Banking products are also big revenue producers for firms. They have hundreds of thousands of potential new customers who already have a relationship with their firm and so, the thinking goes, do not need the same level of persuasion to become a banking customer.
Firms also do not have to pay as high a commission to advisers for selling those products compared to other investments. Unsurprisingly, advisers have not traditionally viewed cross-selling in the same way.
Besides the lower compensation, advisers have often been left to clean up the mess if the banking side let a client down or even refused them for a loan, said Andrew Tasnady, a compensation consultant who helps to design pay plans for brokerage firms.
To overcome this reluctance, brokerage firms have introduced new bonuses for cross-selling. "This is an ongoing trend," said Tasnady. "Firms continue to add more targeted, behaviour-based bonuses."

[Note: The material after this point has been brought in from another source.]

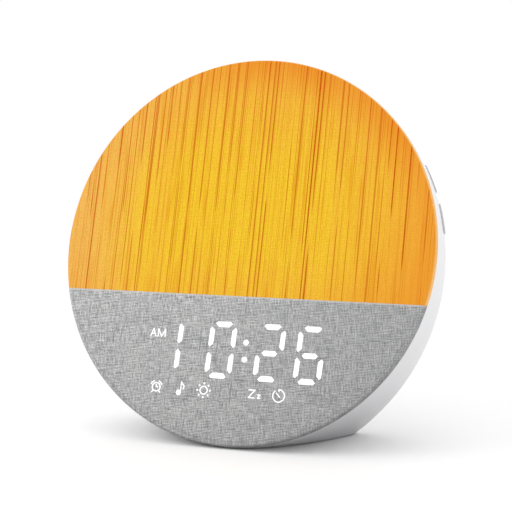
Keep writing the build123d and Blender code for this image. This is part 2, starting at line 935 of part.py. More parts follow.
with BuildPart() as capacitors:
    with BuildSketch(layer(main_board_depth)):
        with Locations(*capacitor_places):
            Circle(capacitor_radius)
    extrude(amount=capacitor_height)
write(capacitors, "capacitors")

holder_back = main_board_back + cell_holder_floor + cell_thick
with BuildPart() as cell_holder:
    with BuildSketch(layer(main_board_back)):
        with Locations(cell_place):
            Circle(cell_radius + fit_gap + cell_holder_wall)
    extrude(amount=main_board_back - holder_back)
    with BuildSketch(layer(main_board_back + cell_holder_floor)):
        with Locations(cell_place):
            Circle(cell_radius + fit_gap)
    extrude(amount=-cell_thick, mode=Mode.SUBTRACT)
    with BuildSketch(layer(main_board_back + cell_holder_floor)):
        with Locations((cell_place[0], cell_place[1] + cell_radius)):
            Rectangle(cell_radius, cell_radius)
    extrude(amount=-cell_thick, mode=Mode.SUBTRACT)
write(cell_holder, "cell_holder")

with BuildPart() as backup_cell:
    with BuildSketch(layer(main_board_back + cell_holder_floor)):
        with Locations(cell_place):
            Circle(cell_radius)
    extrude(amount=-cell_thick)
    fillet(backup_cell.faces().sort_by(face_axis)[0].edges(), radius=cell_edge)
write(backup_cell, "backup_cell")

# ---------------------------------------------------------------- rear board and power socket

rear_board_half_width = max(rear_button_across) + switch_size / 2 + rear_board_margin
with BuildPart() as rear_board:
    with BuildSketch(layer(rear_board_back)) as rear_outline:
        with Locations((0, rear_row_up)):
            Rectangle(2 * rear_board_half_width, 2 * rear_board_half_height)
        fillet(rear_outline.vertices(), radius=board_corner)
        with Locations(*rear_posts):
            Circle(board_screw["shank"] + fit_gap, mode=Mode.SUBTRACT)
    extrude(amount=board_thick)
write(rear_board, "rear_board")

with BuildPart() as rear_board_screws:
    add(screws(layer(rear_board_depth), rear_posts, board_screw, 1))
write(rear_board_screws, "rear_board_screws")

socket_mouth = rear_depth - socket_sunk
with BuildPart() as power_socket:
    with BuildSketch(layer(rear_board_back)):
        with Locations((0, rear_row_up)):
            SlotOverall(socket_width, socket_height)
    extrude(amount=rear_board_back - socket_mouth)
    with BuildSketch(layer(socket_mouth)):
        with Locations((0, rear_row_up)):
            SlotOverall(socket_width - 2 * socket_wall, socket_height - 2 * socket_wall)
    extrude(amount=socket_room, mode=Mode.SUBTRACT)
write(power_socket, "power_socket")

with BuildPart() as socket_tongue:
    with BuildSketch(layer(socket_mouth - socket_room)):
        with Locations((0, rear_row_up)):
            Rectangle(tongue_width, tongue_thick)
    extrude(amount=tongue_sunk - socket_room)
write(socket_tongue, "socket_tongue")

# ---------------------------------------------------------------- switches and push buttons

rear_switch_places = [(x, rear_row_up) for x in rear_button_across]
rear_switch_back = rear_board_back + switch_height
plunger_hole_depth = plunger_depth + button_travel + press_gap

with BuildPart() as rear_switches:
    with BuildSketch(layer(rear_switch_back)):
        with Locations(*rear_switch_places):
            Rectangle(switch_size, switch_size)
    extrude(amount=switch_height)
    with BuildSketch(layer(rear_switch_back)):
        with Locations(*rear_switch_places):
            Circle(plunger_radius + plunger_gap)
    extrude(amount=plunger_hole_depth, mode=Mode.SUBTRACT)
write(rear_switches, "rear_switches")

rear_flange_depth = inside_depth - fit_gap - rear_flange_thick
stem_end = rear_switch_back + plunger_proud + press_gap
for name, place in zip(rear_button_names, rear_switch_places):
    with BuildPart() as button:
        with BuildSketch(layer(rear_depth + rear_button_proud)):
            with Locations(place):
                Circle(rear_button_radius)
        extrude(amount=rear_depth + rear_button_proud - rear_flange_depth)
        fillet(button.faces().sort_by(face_axis)[0].edges(), radius=rear_button_edge)
        with BuildSketch(layer(rear_flange_depth)):
            with Locations(place):
                Circle(rear_button_radius + button_gap + flange_lip)
        extrude(amount=-rear_flange_thick)
        with BuildSketch(layer(rear_flange_depth)):
            with Locations(place):
                Circle(stem_radius)
        extrude(amount=rear_flange_depth - stem_end)
    write(button, name)
    with BuildPart() as plunger:
        with BuildSketch(layer(rear_switch_back + plunger_proud)):
            with Locations(place):
                Circle(plunger_radius)
        extrude(amount=plunger_proud + plunger_depth)
    write(plunger, name.replace("button", "plunger"))

with BuildPart() as side_board:
    with BuildSketch(side.offset(-side_board_drop)) as side_outline:
        Rectangle(side_post_pitch + 2 * side_post_margin, side_board_width)
        with Locations(*side_posts):
            Circle(board_screw["shank"] + fit_gap, mode=Mode.SUBTRACT)
    extrude(amount=-board_thick)
write(side_board, "side_board")

with BuildPart() as side_board_screws:
    add(screws(side.offset(-side_board_drop - board_thick), side_posts, board_screw, -1))
write(side_board_screws, "side_board_screws")

with BuildPart() as side_switches:
    with BuildSketch(side.offset(-side_board_drop)):
        with Locations(*[(x, 0) for x in side_buttons.values()]):
            Rectangle(switch_size, switch_size)
    extrude(amount=switch_height)
    with BuildSketch(side.offset(-switch_drop)):
        with Locations(*[(x, 0) for x in side_buttons.values()]):
            Circle(plunger_radius + plunger_gap)
    extrude(amount=-plunger_hole_depth, mode=Mode.SUBTRACT)
write(side_switches, "side_switches")

for name, across in side_buttons.items():
    with BuildPart() as button:
        with BuildSketch(side.offset(-side_flange_drop - side_flange_thick)):
            with Locations((across, 0)):
                SlotOverall(side_button_length, side_button_width)
        extrude(amount=side_flange_drop + side_flange_thick + side_button_width)
        add(bowl(-side_button_proud), mode=Mode.INTERSECT)
        with BuildSketch(side.offset(-side_flange_drop - side_flange_thick)):
            with Locations((across, 0)):
                SlotOverall(side_button_length + 2 * flange_lip, side_button_width + 2 * flange_lip)
        extrude(amount=side_flange_thick)
    write(button, name)
    with BuildPart() as plunger:
        with BuildSketch(side.offset(-plunger_drop)):
            with Locations((across, 0)):
                Circle(plunger_radius)
        extrude(amount=-plunger_proud - plunger_depth)
    write(plunger, name.replace("button", "plunger"))

# ---------------------------------------------------------------- speaker

basket_back = flange_depth - basket_depth


def speaker_circle(radius):
    """Draws a circle on the speaker's axis."""
    with Locations((0, speaker_up)):
        Circle(radius)


with BuildPart() as speaker_gasket:
    with BuildSketch(layer(inside_depth)):
        speaker_circle(speaker_radius)
        with Locations((0, speaker_up)):
            Circle(speaker_radius - speaker_flange, mode=Mode.SUBTRACT)
    extrude(amount=gasket_thick)
write(speaker_gasket, "speaker_gasket")

with BuildPart() as speaker_basket:
    with BuildSketch(layer(flange_depth + speaker_flange_thick)):
        speaker_circle(speaker_radius)
    extrude(amount=speaker_flange_thick)
    with BuildSketch(layer(flange_depth)):
        speaker_circle(speaker_radius - speaker_flange + basket_wall)
    with BuildSketch(layer(basket_back)):
        speaker_circle(basket_back_radius)
    loft()
    with BuildSketch(layer(flange_depth + speaker_flange_thick)):
        speaker_circle(speaker_radius - speaker_flange)
    extrude(amount=speaker_flange_thick, mode=Mode.SUBTRACT)
    with BuildSketch(layer(flange_depth)):
        speaker_circle(speaker_radius - speaker_flange)
    with BuildSketch(layer(basket_back + basket_wall)):
        speaker_circle(basket_back_radius - basket_wall)
    loft(mode=Mode.SUBTRACT)
write(speaker_basket, "speaker_basket")

with BuildPart() as speaker_magnet:
    with BuildSketch(layer(basket_back)):
        speaker_circle(magnet_radius)
    extrude(amount=magnet_thick)
write(speaker_magnet, "speaker_magnet")

cone_radius = speaker_radius - speaker_flange - surround_width
cone_front = flange_depth + speaker_flange_thick
cone_back = cone_front - cone_depth
with BuildPart() as speaker_cone:
    with BuildSketch(layer(cone_front)):
        speaker_circle(cone_radius)
    with BuildSketch(layer(cone_back)):
        speaker_circle(coil_radius)
    loft()
    with BuildSketch(layer(cone_front)):
        speaker_circle(cone_radius - cone_wall)
    with BuildSketch(layer(cone_back + cone_wall)):
        speaker_circle(coil_radius - cone_wall)
    loft(mode=Mode.SUBTRACT)
    with BuildSketch(layer(cone_back)):
        speaker_circle(coil_radius)
    extrude(amount=cone_back - basket_back - basket_wall)
write(speaker_cone, "speaker_cone")

with BuildPart() as speaker_surround:
    with BuildSketch(layer(flange_depth + speaker_flange_thick)):
        speaker_circle(speaker_radius - speaker_flange)
        with Locations((0, speaker_up)):
            Circle(cone_radius, mode=Mode.SUBTRACT)
    extrude(amount=speaker_flange_thick)
write(speaker_surround, "speaker_surround")

terminal_top = speaker_up - magnet_radius - fit_gap
with BuildPart() as speaker_terminals:
    with BuildSketch(layer(basket_back)):
        block(-terminal_width / 2, terminal_width / 2, terminal_top - terminal_reach, terminal_top)
    extrude(amount=terminal_thick)
write(speaker_terminals, "speaker_terminals")

with BuildPart() as speaker_screws:
    add(screws(layer(flange_depth), speaker_bosses, speaker_screw, 1))
write(speaker_screws, "speaker_screws")

with BuildPart() as case_screws:
    add(screws(layer(upper_seat_depth + well_floor), upper_screws, case_screw, -1))
    add(screws(layer(lower_seat_depth + well_floor), lower_screws, case_screw, -1))
write(case_screws, "case_screws")

# ---------------------------------------------------------------- ribbons and leads


def ribbon(name, place, front, back):
    """A flat ribbon between two boards, with a connector at each end."""
    across, front_up, back_up = place[0], display_up + place[1], display_up + place[2]
    with BuildPart() as sockets:
        for depth, height, way in ((front, front_up, -1), (back, back_up, 1)):
            with BuildSketch(layer(depth)):
                with Locations((across, height)):
                    Rectangle(ribbon_width + 2 * connector_margin, connector_depth)
            extrude(amount=way * connector_height)
    write(sockets, f"{name}_connectors")
    start, end = front + connector_height, back - connector_height
    quarter = (end - start) / 4
    side_view = Plane(
        origin=face.from_local_coords((across + ribbon_width / 2, 0, 0)),
        x_dir=face.y_dir,
        z_dir=(1, 0, 0),
    )
    with BuildPart() as strip:
        with BuildSketch(side_view):
            with BuildLine():
                FilletPolyline(
                    (front_up, -start),
                    (front_up, -start - quarter),
                    (back_up, -end + quarter),
                    (back_up, -end),
                    radius=quarter / 2,
                )
            trace(line_width=ribbon_thick)
        extrude(amount=-ribbon_width)
    write(strip, f"{name}_ribbon")


ribbon("display", display_ribbon_place, display_board_back, main_board_depth)
ribbon("light", light_ribbon_place, light_board_back, main_board_depth)
ribbon("rear", rear_ribbon_place, main_board_back, rear_board_depth)


def lead(path_places):
    """A round lead through places given as (across, up, depth), with the widest bends that fit."""
    points = [face.from_local_coords((x, y, -depth)) for x, y, depth in path_places]
    runs = [end - start for start, end in zip(points, points[1:])]
    bends = [
        bend_share * min(a.length, b.length) / tan(radians(a.get_angle(b)) / 2)
        for a, b in zip(runs, runs[1:])
    ]
    with BuildPart() as wire:
        with BuildLine() as path:
            FilletPolyline(*points, radius=bends)
        with BuildSketch(Plane(origin=path.line @ 0, z_dir=path.line % 0)):
            Circle(lead_radius)
        sweep()
    return wire.part


terminal_face = basket_back - terminal_thick
lead_up = terminal_top - terminal_reach / 2
lead_third = (terminal_face - main_board_back) / 3
with BuildPart() as speaker_leads:
    for way in (-1, 1):
        start = way * speaker_lead_pitch / 2
        end = start + speaker_lead_shift
        add(
            lead(
                [
                    (start, lead_up, terminal_face),
                    (start, lead_up, terminal_face - lead_third),
                    (end, lead_up, main_board_back + lead_third),
                    (end, lead_up, main_board_back),
                ]
            )
        )
write(speaker_leads, "speaker_leads")

side_board_face = face_radius - side_board_drop - board_thick
side_lead_start = (*on_circle(side_board_face, side_angle), side_depth)
side_lead_turn = (*on_circle(side_board_face - side_lead_run, side_angle), side_depth)
side_lead_route = [(across, display_up + rise, depth) for across, rise, depth in side_lead_places]
side_lead_end = (*side_lead_route[-1][:2], main_board_depth)
with BuildPart() as side_lead:
    add(lead([side_lead_start, side_lead_turn, *side_lead_route, side_lead_end]))
write(side_lead, "side_lead")
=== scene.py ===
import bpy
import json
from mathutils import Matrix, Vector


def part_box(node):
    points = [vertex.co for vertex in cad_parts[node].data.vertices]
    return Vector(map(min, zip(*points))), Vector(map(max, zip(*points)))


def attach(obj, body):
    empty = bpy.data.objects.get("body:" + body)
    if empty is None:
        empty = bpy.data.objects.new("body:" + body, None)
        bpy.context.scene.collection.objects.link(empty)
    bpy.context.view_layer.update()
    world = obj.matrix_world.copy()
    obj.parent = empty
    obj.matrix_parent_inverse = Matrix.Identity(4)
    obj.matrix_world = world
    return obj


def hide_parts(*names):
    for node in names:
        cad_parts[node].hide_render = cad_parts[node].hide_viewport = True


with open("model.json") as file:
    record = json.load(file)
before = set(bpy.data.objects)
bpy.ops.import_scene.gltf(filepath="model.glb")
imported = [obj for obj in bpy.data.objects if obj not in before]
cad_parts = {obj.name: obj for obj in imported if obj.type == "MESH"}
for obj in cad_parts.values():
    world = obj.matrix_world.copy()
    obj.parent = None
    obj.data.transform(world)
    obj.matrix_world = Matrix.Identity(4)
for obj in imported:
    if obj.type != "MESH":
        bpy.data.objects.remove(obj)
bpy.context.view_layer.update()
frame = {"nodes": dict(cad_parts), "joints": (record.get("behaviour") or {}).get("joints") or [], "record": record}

import json
import math

import bmesh
import bpy
from mathutils import Vector

nodes = frame["nodes"]
members = frame["record"]["behaviour"]["bodies"]
bodyOf = {node: body for body in members for node in members[body]}

mm = 0.001

# places on the leaning face: across to the right, rise up the face, depth into the clock
clock = dict(
    edgeDepth=3.0 * mm,  # from the front of the face back to the white shell
    edgeRoll=1.5 * mm,  # radius of the rounding along the rim
    splitRise=-20.7 * mm,  # seam between the two cloths
)
pressAxis = next(joint["axis"] for joint in frame["joints"] if joint["name"] == "set_press")
forward = Vector(pressAxis)
backward = -forward
upward = Vector((0, forward.z, -forward.y))
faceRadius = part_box("upper_cloth")[1].x
faceCentre = Vector(
    (0, 0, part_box("lower_cloth")[0].z + faceRadius * upward.z + clock["edgeDepth"] * upward.y)
)


def onFace(across, rise, depth=0.0):
    return faceCentre + Vector((across, 0, 0)) + rise * upward + depth * backward


def faceMillimetres(point):
    offset = Vector(point) - faceCentre
    return offset.x / mm, offset.dot(upward) / mm, offset.dot(backward) / mm


def newPiece(name, shape, body, finish, replaced=()):
    mesh = bpy.data.meshes.new(name)
    shape.to_mesh(mesh)
    shape.free()
    piece = bpy.data.objects.new(name, mesh)
    bpy.context.scene.collection.objects.link(piece)
    mesh.materials.append(finish)
    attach(piece, body)
    if replaced:
        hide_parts(*replaced)
    return piece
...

This year, Wells Fargo Advisors added a new bonus for advisers who sell at least three banking products or services. An adviser can earn between 0.5 percent and 1.5 percent of yearly gross revenue, depending on the revenue they generate.
Meanwhile, Bank of America is maintaining a bonus it introduced last year that rewards Merrill Lynch advisers whose clients open savings or checking accounts.
Advisers are given a "Strategic Premium Award" for increasing the number of their clients with at least $100,000 in investable assets who open bank accounts. Previously advisers could only earn that bonus by increasing their number of clients who had at least $250,000 in investable assets.